The Gravity Check is not designed to induce guilt. It is designed to make visible what is usually invisible: the gap between how connected we feel and how much relational mass we are actually generating.
7. Context Sensitivity
The R value is inherently contextual. Cooking dinner for a partner after a relaxed day off might score R = 2. Cooking that same dinner while managing acute anxiety, physical pain, or the aftermath of an argument might score R = 8. The action is identical. The sacrifice is not.
This is the Moniz’s most important feature. It does not measure what you do. It measures what it costs you to do it. A person in crisis who manages to send a single text message may generate more relational gravity than someone who plans an elaborate anniversary celebration from a state of comfortable abundance. The framework does not privilege spectacle. It privileges cost.

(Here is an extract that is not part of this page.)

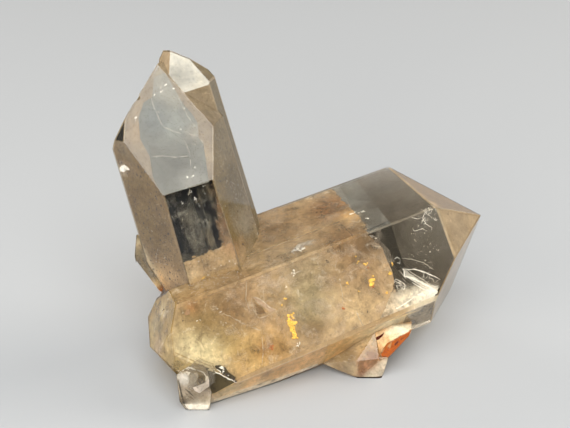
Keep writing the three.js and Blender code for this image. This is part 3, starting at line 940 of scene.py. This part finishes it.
def threads(name, lines, material, seed, facing=FACING, walls=IN_LYING):
    """Thin bright cracks: each is (points, width), in mm, drawn out to fine ends."""
    rng = random.Random(seed)
    verts, faces = [], []
    for points, width in lines:
        line = []
        for a, b in zip(points, points[1:]):
            steps = max(2, int((b - a).length / THREAD_STEP))
            line += [a.lerp(b, k / steps) for k in range(steps)]
        line.append(points[-1])
        start = len(verts)
        for i, p in enumerate(line):
            ahead = line[min(i + 1, len(line) - 1)] - line[max(i - 1, 0)]
            side = ahead.cross(facing).normalized()
            taper = math.sin(math.pi * (i + 0.4) / (len(line) - 0.2)) ** 0.6
            middle = p + side * rng.uniform(-WOBBLE, WOBBLE)
            half = side * width * 0.5 * taper * rng.uniform(0.6, 1.3)
            verts += [middle - half, middle + half]
        faces += [(start + 2 * i, start + 2 * i + 1, start + 2 * i + 3, start + 2 * i + 2)
                  for i in range(len(line) - 1)]
    ready(mesh_of(name, tuck(verts, walls), faces), material)


def glints(name, spots, material, seed, facing=FACING, walls=IN_LYING):
    """Painted glints, drawn as small bright flakes: (place, size, how many), in mm."""
    rng = random.Random(seed)
    verts, faces = [], []
    for *place, size, count in spots:
        for _ in range(int(count)):
            normal = (facing + Vector([rng.uniform(-0.5, 0.5) for _ in range(3)])).normalized()
            u, v = span(normal)
            middle = Vector(place) + (u * rng.gauss(0, 0.6) + v * rng.gauss(0, 0.6)) * size
            radius, turn = size * rng.uniform(0.3, 0.7), rng.uniform(0, ANY_TURN)
            stretch = rng.uniform(0.25, 0.8)
            corners = []
            for k in range(FLAKE_CORNERS):
                a = k / FLAKE_CORNERS * math.tau + rng.uniform(-0.4, 0.4)
                x, y = radius * math.cos(a), radius * math.sin(a) * stretch
                corners.append(middle + u * (x * math.cos(turn) - y * math.sin(turn))
                               + v * (x * math.sin(turn) + y * math.cos(turn)))
            faces.append(tuple(range(len(verts), len(verts) + FLAKE_CORNERS)))
            verts += corners
    ready(mesh_of(name, tuck(verts, walls), faces), material)


def fan(poly):
    """A flat polygon as triangles, and their weights for a random choice."""
    parts = [(poly[0], a, b) for a, b in zip(poly[1:], poly[2:])]
    return parts, [(b - a).cross(c - a).length for a, b, c in parts]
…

LIMITATIONS AND HONEST DISCLAIMERS
8. What the Moniz Is Not
The Moniz is not a scientifically validated psychometric scale. It has not been subjected to peer review, test-retest reliability analysis, or normative sampling. It is a conceptual metric—a thinking tool drawn from the framework’s broader analysis of relational dynamics.
It should not be used to keep score in a relationship. The point is self-assessment, not comparison. Telling a partner “I generated 270 Mz listening to you last night and you only gave me 15 Mz” is a misuse of the metric that transforms it into exactly the kind of transactional thinking the framework warns against. The Moniz measures your own output to help you understand your own patterns. It is a mirror, not a weapon.
It should also not be used to romanticize suffering. A high R value is not inherently virtuous. A person who consistently operates at R = 9 or 10 may be in a relationship that demands unsustainable sacrifice, which is an exploitation pattern (Brief No. 6), not a love story.
FRAMEWORK INTEGRATION
The Moniz connects directly to several existing framework concepts. It provides the missing unit for the Gravity analysis in Volume I—signals with high Mz generate the mass that prevents relational drift. It quantifies what Brief No. 10 (Currency Atrophy) describes qualitatively—the mechanism by which the Shadow Economy’s zero-Mz signals devalue human exchange. And it provides the threshold metric for the On-Ramp Protocol (Brief No. 15), which uses Mz as the benchmark for transitioning users from Shadow Economy dependence to Real Economy participation.
The unit is named after the author not out of vanity but out of convention—measurement systems need labels, and this one needed a name. If the framework endures, the name can change. The math will not.